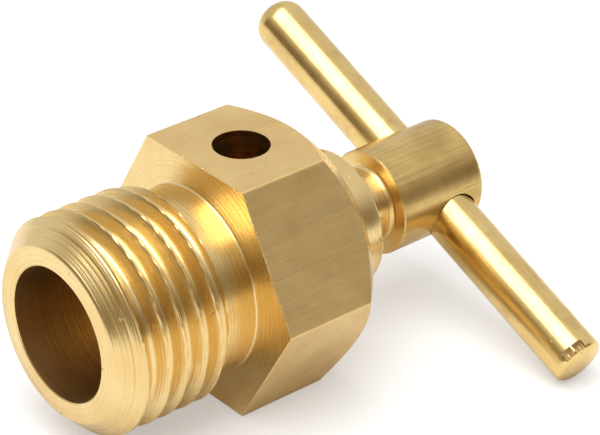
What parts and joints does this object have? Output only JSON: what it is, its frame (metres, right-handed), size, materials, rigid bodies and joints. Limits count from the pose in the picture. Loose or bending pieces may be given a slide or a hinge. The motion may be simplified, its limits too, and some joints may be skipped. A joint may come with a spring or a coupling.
{
  "type": "drain tap",
  "caption": "Small brass drain tap with a male pipe thread, hexagon body, drain hole and a screwed spindle turned by a sliding tommy bar.",
  "frame": {"origin": "centre of the inlet end face, on the axis of the inlet bore and the pipe thread", "axes": "+X along the tap's axis from the inlet end to the handle, +Z out of the flat that has the drain hole"},
  "size_m": [0.0472, 0.0466, 0.0238],
  "materials": {
    "turned_brass": "turned bright, drawn flats satin",
    "drawn_brass": "drawn bar, lengthwise streaks",
    "polished_brass": "polished"
  },
  "bodies": {
    "body": {"body": "turned_brass"},
    "spindle": {"spindle": "drawn_brass"},
    "bar": {"tommy_bar": "polished_brass"}
  },
  "joints": [
    {"name": "spindle_turn", "type": "hinge", "parent": "body", "child": "spindle", "pos_m": [0.029, 0, 0], "axis": [1, 0, 0], "range_deg": [0, 1080]},
    {"name": "bar_slide", "type": "slide", "parent": "spindle", "child": "bar", "axis": [0, 0.9198, 0.3923], "range_m": [-0.0175, 0.0175]}
  ]
}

===

Report each line in the data that holds the word "frame".

What parts and joints does this object have? Output only JSON: what it is, its frame (metres, right-handed), size, materials, rigid bodies and joints. Limits count from the pose in the picture. Loose or bending pieces may be given a slide or a hinge. The motion may be simplified, its limits too, and some joints may be skipped. A joint may come with a spring or a coupling.
  "frame": {"origin": "centre of the inlet end face, on the axis of the inlet bore and the pipe thread", "axes": "+X along the tap's axis from the inlet end to the handle, +Z out of the flat that has the drain hole"},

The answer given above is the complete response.